Tuesday, February 11, 2020

The Black Knight


“When you can laugh at yourself, no one can ever make a fool of you.” – Joan Rivers

A few months ago, I acquired a Facebook friend who was a real character. A Satanist who owned horses, jousted, did the whole black knight thing, called himself a Templar. I learned a lot about Satanism through his posts and conversations. Most Satanists don’t worship Satan. They don’t even believe in Satan as a real thing, as Christians define him. They are humanists who wrap their secular philosophy in the mantle of darkness to mock and confuse the fundamentalist and the evangelical. It works quite well, if the frothing panic of the religious response to Satanism is any indication.

Sadly, however, I unfriended this interesting Satanist this week. He just got too deep into his dark knight persona. He had begun to believe in his heroic posturing, in a “might makes right” world, a world where carrying a lance atop a draft horse was much more than entertaining cosplay or a farcical nose-thumbing in the direction of Rome. 

There’s a reason that I, a life-long skeptic, have avoided engaging with any religious tradition. I have attended Wiccan rituals, but they seem kind of silly to me. I might meditate for a few minutes after a spot of yoga, but I’m not chanting mantras or trying to tap into whatever that kundalini thing is supposed to be. Humans, it seems, have a natural craving for ritual and structure and tribe. But all forms of religion scare me. They seem parasitical, designed to consume their human hosts and smother independent intellect.

Some spiritualists argue that science is just another religion. “Science is just one way of looking at the world, but it’s not the only way,” the astrologist argues. “I just don’t believe in evolution,” the evangelical declares. But science is the only philosophy that contains, in fact is defined by, the very mechanism which constrains it. At every step in the process, reality is injected, hubris is swept away, and truth is revealed. After years of research, the scientist publishes a paper: “Here is my theory. I have no idea if it’s true and I don’t know how to test it and I don’t completely understand it, but hey, see what you can make of it!” How many religious leaders, or business or political leaders for that matter, say such a thing as that?

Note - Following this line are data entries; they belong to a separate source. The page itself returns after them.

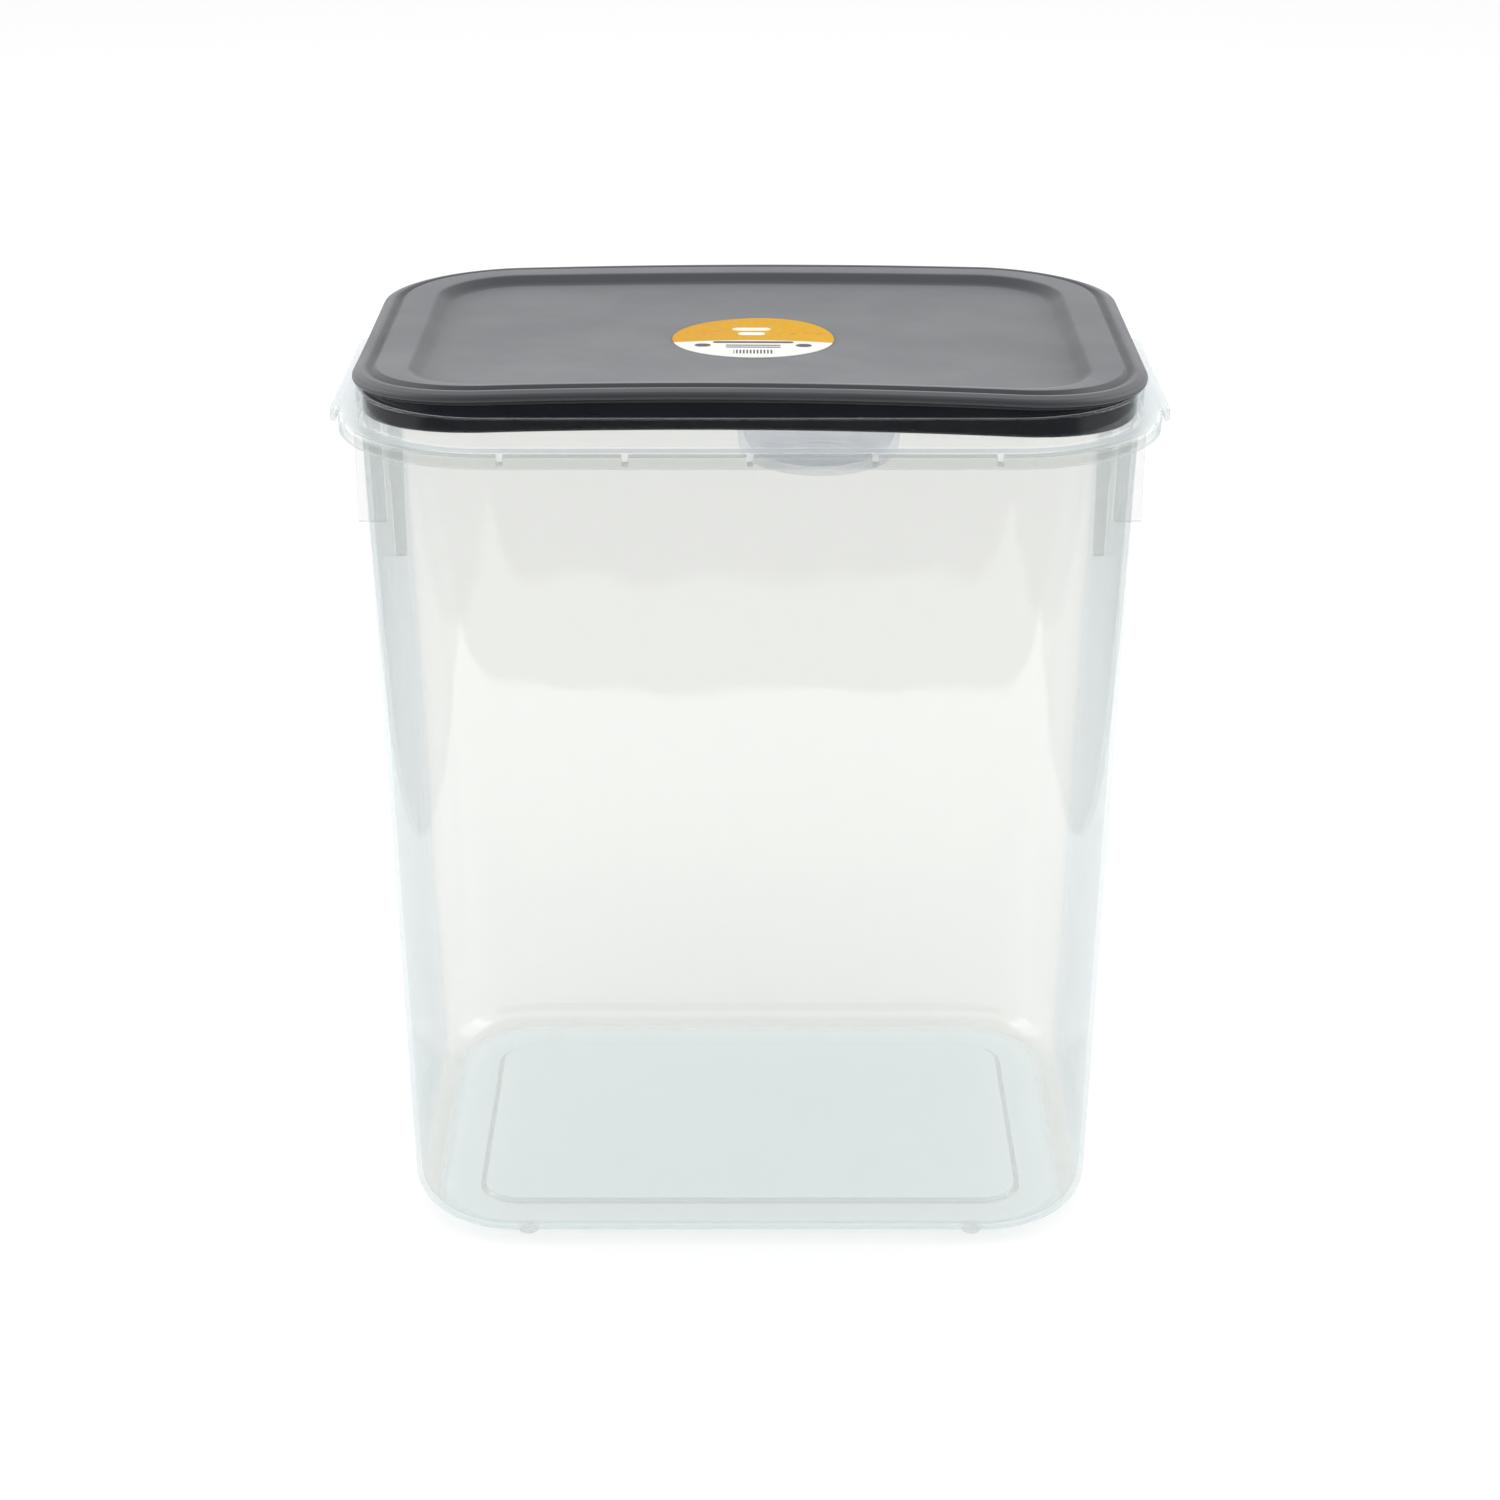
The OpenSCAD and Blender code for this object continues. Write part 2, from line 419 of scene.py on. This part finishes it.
def build_tub():
    inner_top = wall_r(LEDGE_Z) - WALL
    profile = rounded([
        (0, FOOT_H + BASE_STEP),
        (BASE_PANEL_R, FOOT_H + BASE_STEP, 1 * MM),
        (BASE_PANEL_R + 1.8 * MM, FOOT_H, 1 * MM),
        (BASE_R, FOOT_H, BASE_FILLET),
        (wall_r(LEDGE_Z), LEDGE_Z, 0.9 * MM),
        (FLANGE_R - LIP_T, LEDGE_Z, 0.8 * MM),
        (FLANGE_R - LIP_T, LIP_Z, 0.4 * MM),
        (FLANGE_R, LIP_Z, 0.5 * MM),
        (FLANGE_R, FLANGE_Z, 1.3 * MM),
        (COLLAR_R, FLANGE_Z, 0.9 * MM),
        (COLLAR_R, RIM_Z, 0.85 * MM),
        (COLLAR_IN, RIM_Z, 0.85 * MM),
        (COLLAR_IN, LEDGE_Z + 1.2 * MM, 0.7 * MM),
        (inner_top, LEDGE_Z, 0.9 * MM),
        (BASE_R - WALL, FOOT_H + WALL, BASE_FILLET - WALL),
        (BASE_PANEL_R + 1.8 * MM, FOOT_H + WALL, 1 * MM),
        (BASE_PANEL_R, FOOT_H + WALL + BASE_STEP, 1 * MM),
        (0, FOOT_H + WALL + BASE_STEP),
    ])
    tub = to_object(swept(profile, closed=False, bulge=grip_bulge), "canister_tub")
    extra = bmesh.new()
    sunk = 0.6 * MM
    for side in (-1, 1):
        def span(x0, x1, y, z0, z1, bevel):
            xs = sorted((side * x0, side * x1))
            add_block(extra, (xs[0], -y, z0), (xs[1], y, z1), bevel)
        span(HALF_X + wall_r(FIN_Z) - sunk, FIN_OUT, FIN_T / 2, FIN_Z, LEDGE_Z + sunk, 0.4 * MM)
        span(RIB_IN, HALF_X + wall_r(RIB_Z) - WALL + sunk, FIN_T / 2, RIB_Z, LEDGE_Z - 3.5 * MM, 0.4 * MM)
        for i in range(-2, 3):
            middle = i * GUSSET_PITCH
            y0 = HALF_Y + wall_r(LIP_Z) - sunk
            y1 = HALF_Y + FLANGE_R - LIP_T + sunk
            ys = sorted((side * y0, side * y1))
            add_block(extra, (middle - GUSSET_T / 2, ys[0], LIP_Z + 0.5 * MM),
                      (middle + GUSSET_T / 2, ys[1], LEDGE_Z + sunk), 0.3 * MM)
        for front in (-1, 1):
            foot = rounded([(0, 0), (FOOT_R, 0, 0.7 * MM), (FOOT_R, 3.2 * MM, 0.2 * MM), (0, 3.2 * MM)], 4)
            turned = revolved(foot, (side * (HALF_X - 4 * MM), front * (HALF_Y + 24.5 * MM)), 32)
            scratch = bpy.data.meshes.new("foot")
            turned.to_mesh(scratch)
            turned.free()
            extra.from_mesh(scratch)
            bpy.data.meshes.remove(scratch)
    combine(tub, to_object(extra, "tub_extras"))
    return tub


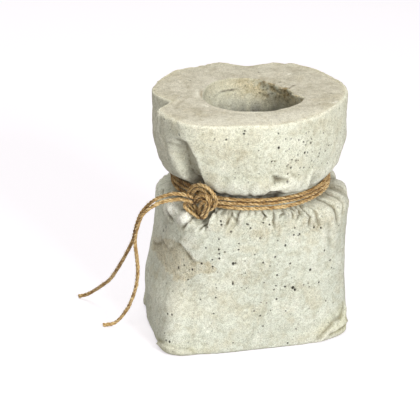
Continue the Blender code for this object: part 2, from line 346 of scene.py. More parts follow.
# The tails' routes as in the CAD, each led on into the knot by its first two points.
LONG_TAIL_ROUTE = [
    (-49.0, -37.5, 110.7), (-54.6, -40.2, 114.4),
    (-58.6, -40.1, 115.6), (-64.7, -39.0, 115.7), (-69.7, -36.8, 113.7),
    (-74.4, -33.6, 110.5), (-78.7, -29.6, 105.3), (-82.7, -25.0, 97.6),
    (-85.1, -19.9, 86.7), (-86.0, -14.5, 75.7), (-87.3, -10.1, 68.9),
    (-91.0, 2.0, 52.5), (-95.4, 23.6, 30.3), (-99.4, 36.8, 19.5),
    (-102.7, 47.3, 11.6), (-106.9, 56.0, 4.9), (-112.5, 60.9, TWINE / 2 + 0.15),
]  # fmt: skip
SHORT_TAIL_ROUTE = [
    (-49.3, -37.6, 107.5), (-55.2, -41.1, 111.1),
    (-59.6, -41.5, 112.3), (-65.1, -40.9, 112.0), (-70.4, -39.7, 110.9),
    (-75.1, -37.6, 108.4), (-79.3, -34.0, 104.0), (-82.9, -29.6, 98.0),
    (-84.9, -24.0, 87.9), (-85.9, -19.2, 77.6), (-85.7, -17.7, 72.6),
    (-84.6, -16.4, 64.4), (-83.5, -14.6, 54.5), (-83.3, -12.1, 44.7),
    (-84.2, -8.3, 34.0), (-87.2, -2.5, 20.4), (-90.4, 1.9, 11.9),
    (-93.7, 5.2, 5.9), (-97.8, 7.2, 2.3), (-104.4, 8.2, TWINE / 2 + 0.15),
]  # fmt: skip


def node(tree, kind, at=(0, 0), **inputs):
    made = tree.nodes.new(kind)
    for key, value in inputs.items():
        key = key.replace("_", " ")
        if isinstance(value, bpy.types.NodeSocket):
            tree.links.new(value, made.inputs[key])
        else:
            made.inputs[key].default_value = value
    return made


def ramp(tree, fac, stops):
    made = tree.nodes.new("ShaderNodeValToRGB")
    tree.links.new(fac, made.inputs[0])
    cr = made.color_ramp
    while len(cr.elements) < len(stops):
        cr.elements.new(0.5)
    for element, (at, colour) in zip(cr.elements, stops):
        element.position = at
        element.color = (*colour, 1)
    return made.outputs[0]


def lin(r, g, b):
    """Linear colour from 8-bit sRGB."""
    return tuple(((c / 255 + 0.055) / 1.055) ** 2.4 if c > 10 else c / 255 / 12.92 for c in (r, g, b))


def mix(tree, how, a, b, fac):
    made = tree.nodes.new("ShaderNodeMix")
    made.data_type = "RGBA"
    made.blend_type = how
    for key, value in (("Factor", fac), ("A", a), ("B", b)):
        socket = [s for s in made.inputs if s.name == key and s.type == ("VALUE" if key == "Factor" else "RGBA")][0]
        if isinstance(value, bpy.types.NodeSocket):
            tree.links.new(value, socket)
        else:
            socket.default_value = value if key == "Factor" else (*value, 1)
    return [s for s in made.outputs if s.type == "RGBA"][0]


def maths(tree, how, a, b=0.0, c=0.0, clamp=False):
    made = tree.nodes.new("ShaderNodeMath")
    made.operation = how
    made.use_clamp = clamp
    for k, value in enumerate((a, b, c)):
        if isinstance(value, bpy.types.NodeSocket):
            tree.links.new(value, made.inputs[k])
        else:
            made.inputs[k].default_value = value
    return made.outputs[0]


def attribute(tree, name):
    made = tree.nodes.new("ShaderNodeAttribute")
    made.attribute_name = name
    return made


def jute_material():
    m = bpy.data.materials.new("jute_twine_looks")
    m.use_nodes = True
    tree = m.node_tree
    shader = tree.nodes["Principled BSDF"]
    where = tree.nodes.new("ShaderNodeTexCoord").outputs["Object"]
    broad = node(tree, "ShaderNodeTexNoise", Vector=where, Scale=90.0, Detail=3.0).outputs[0]
    strands = attribute(tree, "fibre").outputs["Vector"]
    fine = node(tree, "ShaderNodeTexNoise", Vector=strands, Scale=2.6, Detail=3.0, Roughness=0.65).outputs[0]
    tone = maths(tree, "MULTIPLY_ADD", broad, 0.45, -0.62)
    tone = maths(tree, "MULTIPLY_ADD", fine, 1.75, tone)
    tone = maths(tree, "MULTIPLY_ADD", attribute(tree, "streak").outputs["Fac"], 0.16, tone)
    colour = ramp(
        tree, tone,
        [(0.12, lin(92, 56, 24)), (0.36, lin(148, 108, 56)), (0.58, lin(188, 149, 89)), (0.82, lin(242, 214, 158))],
    )
    # painted shade: where the tone value is low the colour goes to dark brown; above 1 it goes to a painted highlight
    shade = attribute(tree, "shade").outputs["Fac"]
    colour = mix(tree, "MIX", lin(58, 32, 13), colour, maths(tree, "MULTIPLY", shade, 1.0, clamp=True))
    colour = mix(tree, "MIX", colour, lin(248, 226, 176), maths(tree, "MULTIPLY_ADD", shade, 1.2, -1.2, clamp=True))
    tree.links.new(colour, shader.inputs["Base Color"])
    shader.inputs["Roughness"].default_value = 0.82
    shader.inputs["Specular IOR Level"].default_value = 0.25
    shader.inputs["Sheen Weight"].default_value = 0.15
    bump = node(tree, "ShaderNodeBump", Strength=0.8, Distance=0.0004, Height=fine)
    tree.links.new(bump.outputs[0], shader.inputs["Normal"])
    return m


JUTE = jute_material()

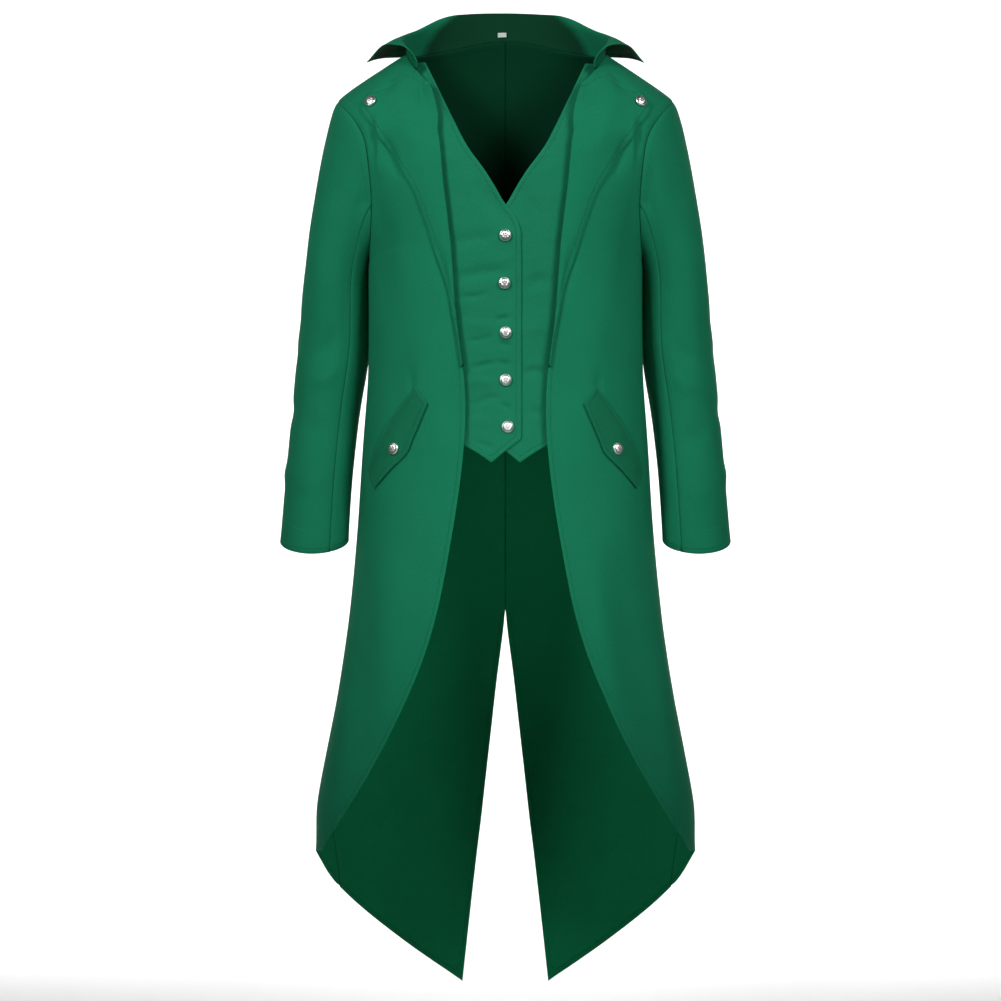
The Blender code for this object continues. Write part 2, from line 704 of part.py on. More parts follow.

It is said that people desire certainty. They want the world to be explainable, understandable, predictable. They thought science would give them that, but science is no respecter of human desires. Middle school science with learning the periodic table, memorizing chemical formulas, calculating velocity, and examining the entrails of an earthworm on a black lab table, gives way to the radical uncertainties of quantum physics and a universe that seems to be mostly made of stuff we can’t detect, described by math that most of us can’t do. We see researchers who spend their entire lives pursuing a single theory and dying before we can figure out how to test its validity. In a world where our success is measured in well defined, short increments (a grade report, a quarterly earning statement, an election, a season), embracing the uncertain and endless quest of science is unthinkable for most people. So we bifurcate. The minority who embrace uncertainty and doubt and the majority who reject it. The intellectual honesty of the scientific approach is not promoted or elected. The majority demands an ROI; they require their stories to have a good guy and a bad guy, a beginning and a middle and an end and not too many pages, thank you.

My friend the black knight, in his protest against the corruption and excesses of religion, embraced an identity that, in the end, was just as consuming and illogical as the doctrine he rejected. He had to tell a story with his persona as the heroic protagonist. Like the fundamentalists he mocked, he constructed a reality that fit his internal narrative and by doing so, betrayed his goal. But then, how many of us can turn the scientific principles of skepticism, experimentation, and unflinching honesty on ourselves?